Required work – Extract the data exactly, missing nothing.

Raw data –
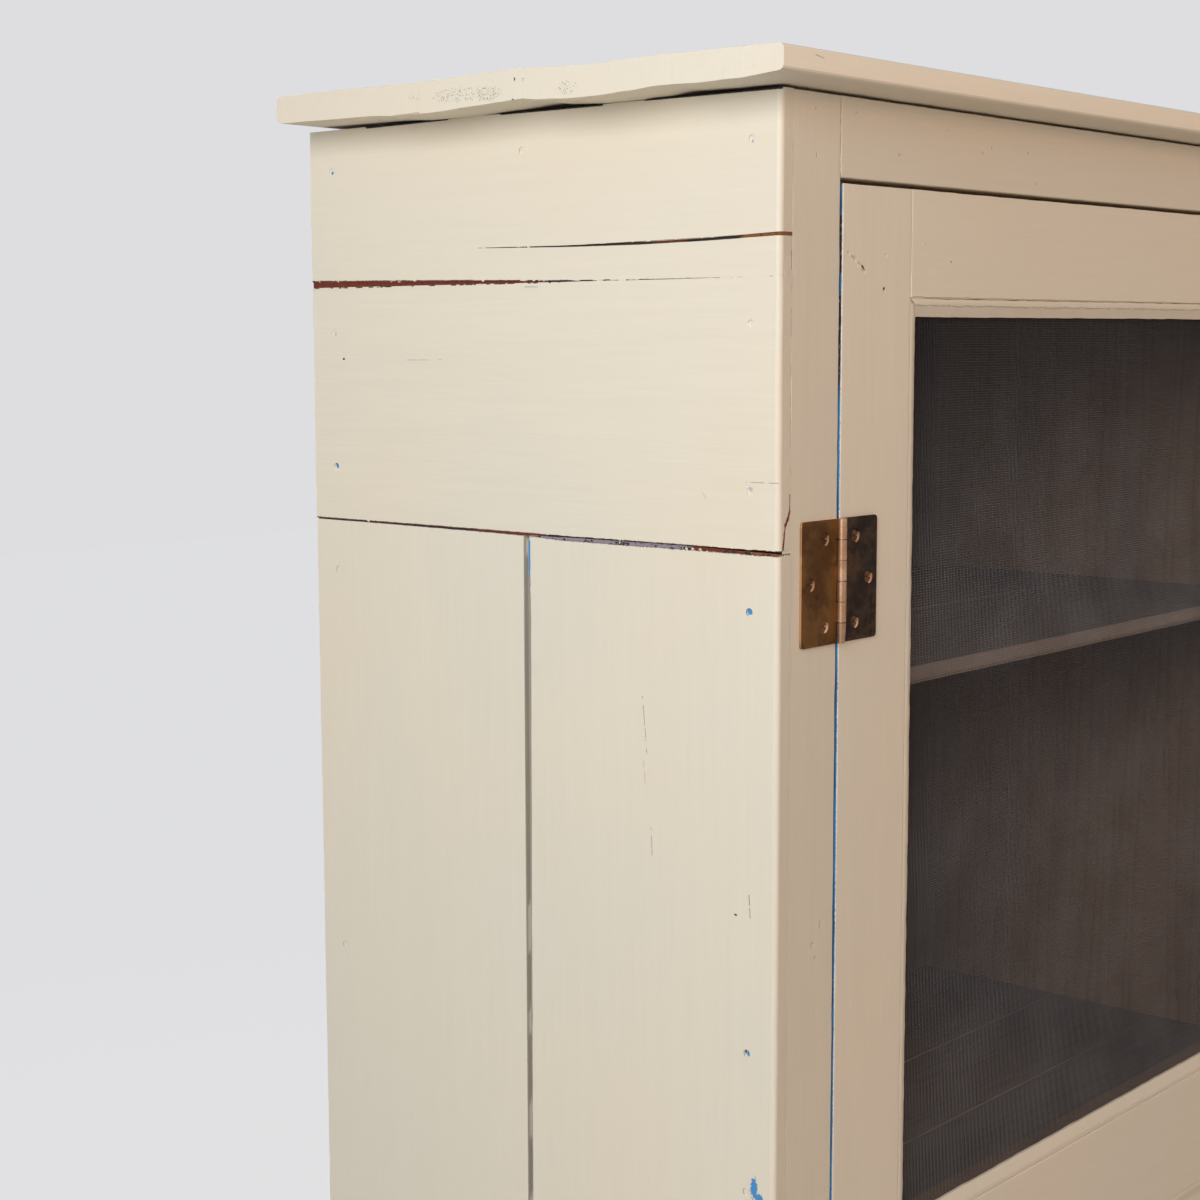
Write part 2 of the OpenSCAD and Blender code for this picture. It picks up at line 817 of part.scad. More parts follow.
// The screen is drawn as a coarse grid of flat bars
module wire_screen() {
    h = screen_h - 2 * panel_play;
    pitch_x = (screen_w - screen_bar) / screen_nx;
    pitch_z = (h - screen_bar) / screen_nz;
    color(wire) in_case() translate([field_x0 + panel_play, mould_d, screen_z0 + panel_play])
        front_sheet(screen_t) difference() {
            square([screen_w, h]);
            for (i = [0:screen_nx - 1])
                for (k = [0:screen_nz - 1])
                    translate([screen_bar + i * pitch_x, screen_bar + k * pitch_z])
                        square([pitch_x - screen_bar, pitch_z - screen_bar]);
        }
}

// Cross-section of a moulding, depth first, from its outer edge down: a fine bead and then a bevel
module moulding_section() {
    bead = [for (a = [0:2 * arc_step:180]) [quirk * (1 - sin(a)), -bead_w / 2 * (1 - cos(a))]];
    polygon(concat(bead, [[bevel_d, -mould_w], [mould_d, -mould_w], [mould_d, 0]]));
}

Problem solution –
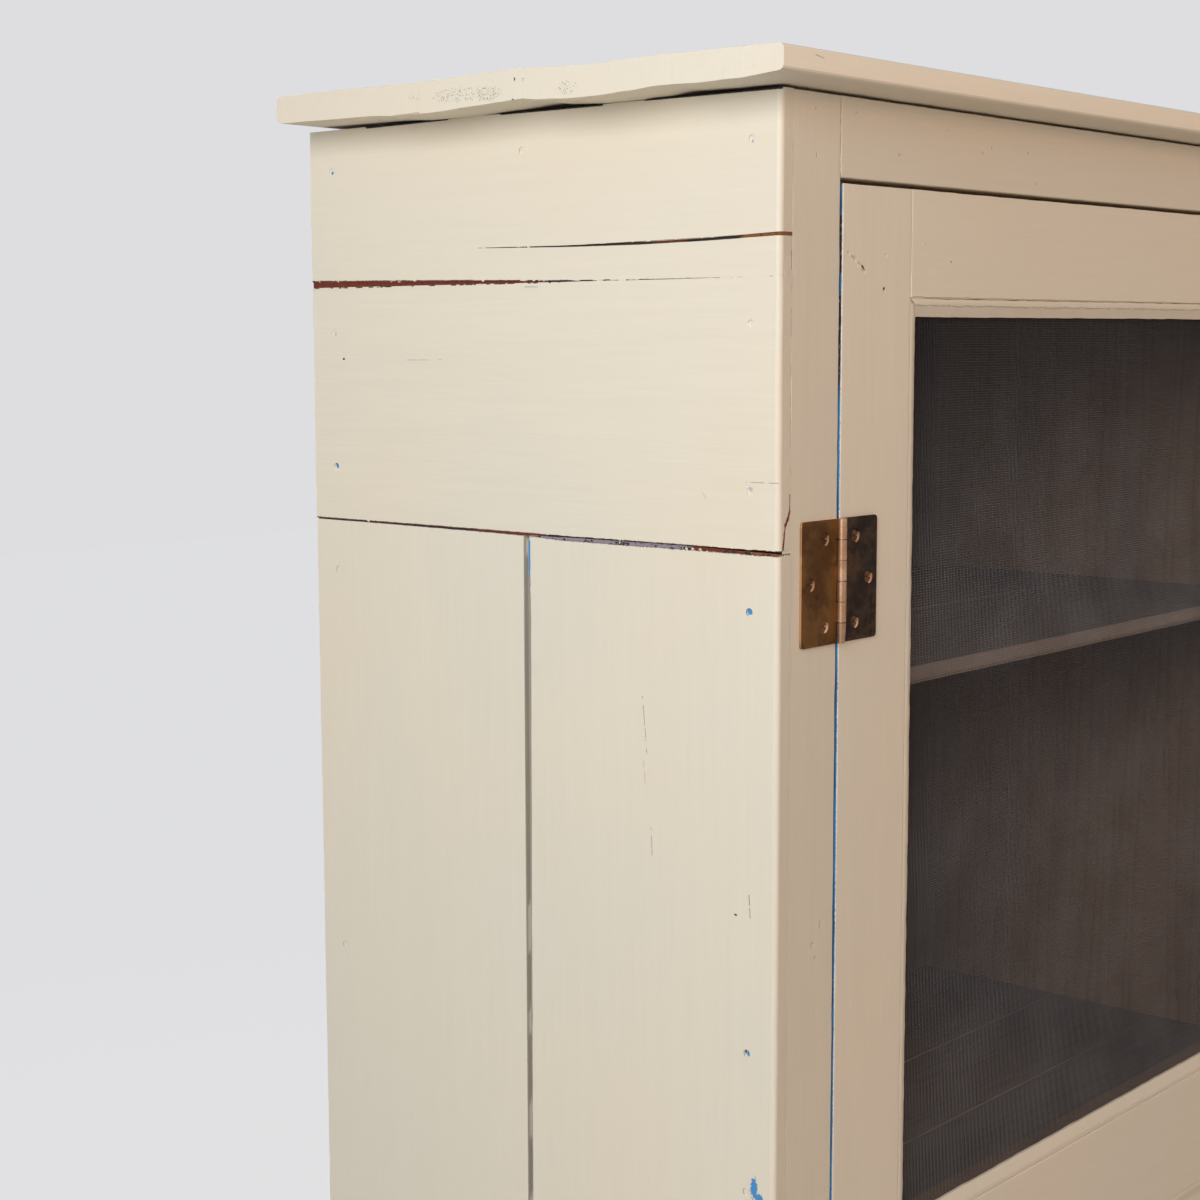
Write part 2 of the OpenSCAD and Blender code for this picture. It picks up at line 817 of part.scad. More parts follow.
// The screen is drawn as a coarse grid of flat bars
module wire_screen() {
    h = screen_h - 2 * panel_play;
    pitch_x = (screen_w - screen_bar) / screen_nx;
    pitch_z = (h - screen_bar) / screen_nz;
    color(wire) in_case() translate([field_x0 + panel_play, mould_d, screen_z0 + panel_play])
        front_sheet(screen_t) difference() {
            square([screen_w, h]);
            for (i = [0:screen_nx - 1])
                for (k = [0:screen_nz - 1])
                    translate([screen_bar + i * pitch_x, screen_bar + k * pitch_z])
                        square([pitch_x - screen_bar, pitch_z - screen_bar]);
        }
}

// Cross-section of a moulding, depth first, from its outer edge down: a fine bead and then a bevel
module moulding_section() {
    bead = [for (a = [0:2 * arc_step:180]) [quirk * (1 - sin(a)), -bead_w / 2 * (1 - cos(a))]];
    polygon(concat(bead, [[bevel_d, -mould_w], [mould_d, -mould_w], [mould_d, 0]]));
}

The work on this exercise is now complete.